**REQUIREMENT:** Locate every line below that contains the word "this" and copy it.

**TASK INPUT:**
"""
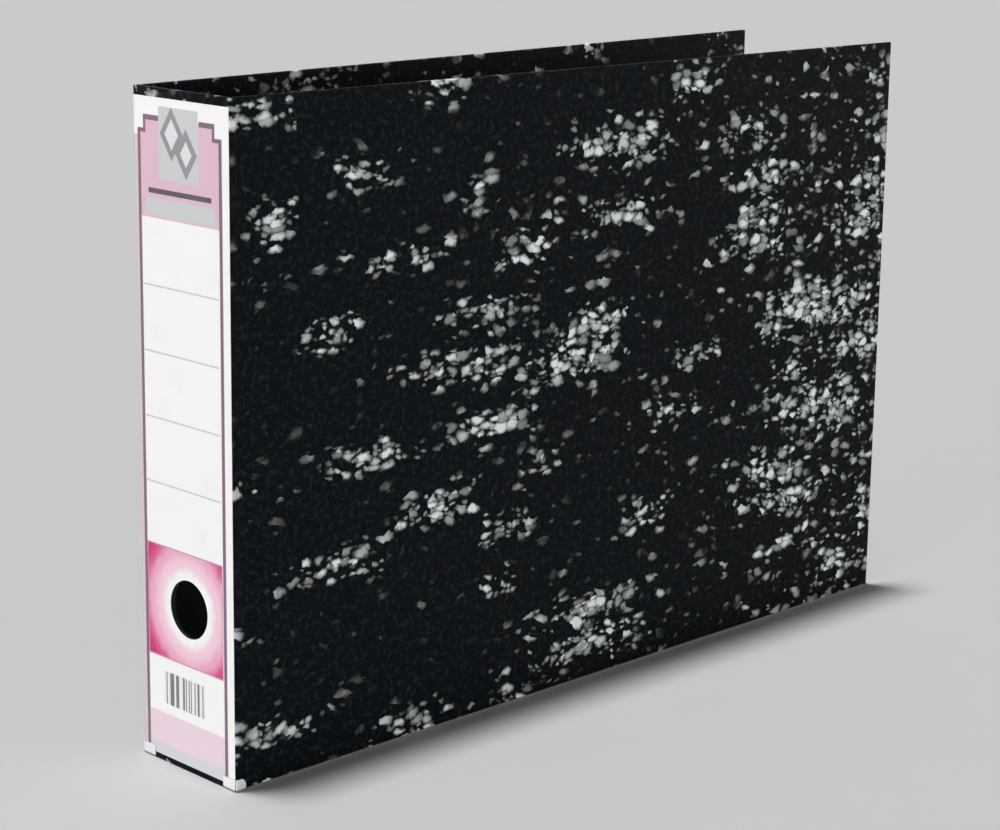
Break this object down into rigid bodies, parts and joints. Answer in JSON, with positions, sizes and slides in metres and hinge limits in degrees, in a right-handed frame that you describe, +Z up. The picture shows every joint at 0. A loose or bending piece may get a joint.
"""
"""
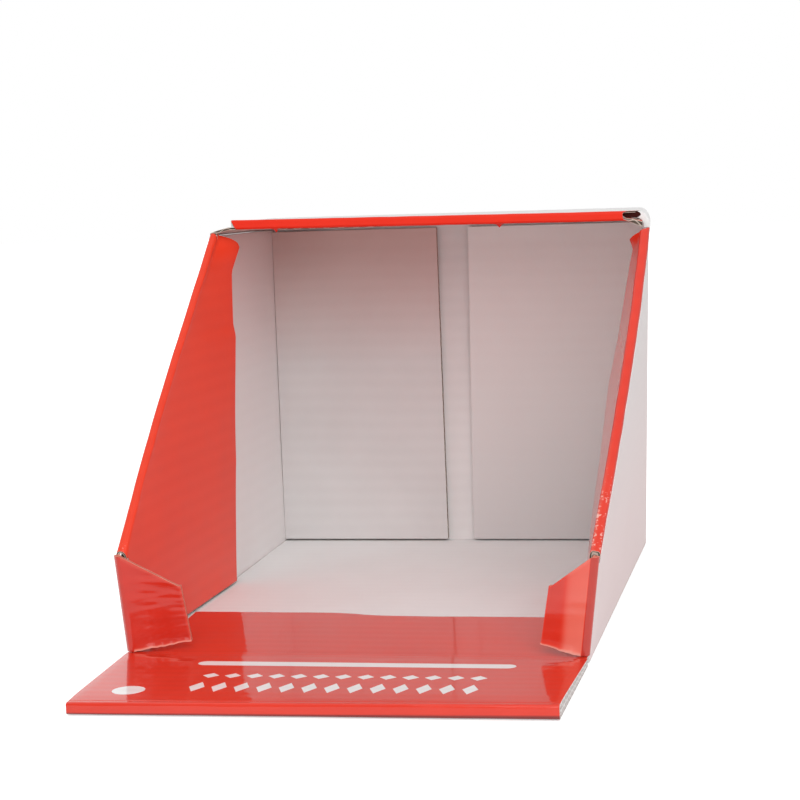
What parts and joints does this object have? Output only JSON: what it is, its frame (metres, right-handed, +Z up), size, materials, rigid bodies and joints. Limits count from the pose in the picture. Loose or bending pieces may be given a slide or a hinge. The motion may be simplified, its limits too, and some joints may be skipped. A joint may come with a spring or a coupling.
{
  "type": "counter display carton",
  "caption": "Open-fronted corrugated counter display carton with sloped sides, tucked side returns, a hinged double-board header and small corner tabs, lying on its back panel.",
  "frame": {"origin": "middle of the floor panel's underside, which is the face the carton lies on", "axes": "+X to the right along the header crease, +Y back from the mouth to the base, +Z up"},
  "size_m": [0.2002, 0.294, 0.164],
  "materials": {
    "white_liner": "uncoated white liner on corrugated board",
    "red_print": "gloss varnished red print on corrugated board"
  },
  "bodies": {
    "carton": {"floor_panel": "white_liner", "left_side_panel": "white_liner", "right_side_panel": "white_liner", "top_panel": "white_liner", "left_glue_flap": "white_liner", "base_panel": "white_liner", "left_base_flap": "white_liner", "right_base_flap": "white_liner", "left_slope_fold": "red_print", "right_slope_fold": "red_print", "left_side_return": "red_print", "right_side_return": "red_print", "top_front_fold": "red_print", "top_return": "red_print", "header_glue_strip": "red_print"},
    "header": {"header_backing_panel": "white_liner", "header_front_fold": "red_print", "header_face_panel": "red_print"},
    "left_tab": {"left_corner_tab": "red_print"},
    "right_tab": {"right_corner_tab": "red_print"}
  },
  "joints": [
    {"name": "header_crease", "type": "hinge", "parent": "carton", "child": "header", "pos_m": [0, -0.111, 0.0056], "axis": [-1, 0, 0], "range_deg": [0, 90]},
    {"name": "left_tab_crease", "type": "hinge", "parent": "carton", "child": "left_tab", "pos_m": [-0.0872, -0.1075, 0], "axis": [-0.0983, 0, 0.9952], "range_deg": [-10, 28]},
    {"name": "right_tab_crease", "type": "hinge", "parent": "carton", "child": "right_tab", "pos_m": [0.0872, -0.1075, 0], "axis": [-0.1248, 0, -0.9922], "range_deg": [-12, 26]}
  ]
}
"""
**SOLVED PROBLEM:**
Break this object down into rigid bodies, parts and joints. Answer in JSON, with positions, sizes and slides in metres and hinge limits in degrees, in a right-handed frame that you describe, +Z up. The picture shows every joint at 0. A loose or bending piece may get a joint.
What parts and joints does this object have? Output only JSON: what it is, its frame (metres, right-handed, +Z up), size, materials, rigid bodies and joints. Limits count from the pose in the picture. Loose or bending pieces may be given a slide or a hinge. The motion may be simplified, its limits too, and some joints may be skipped. A joint may come with a spring or a coupling.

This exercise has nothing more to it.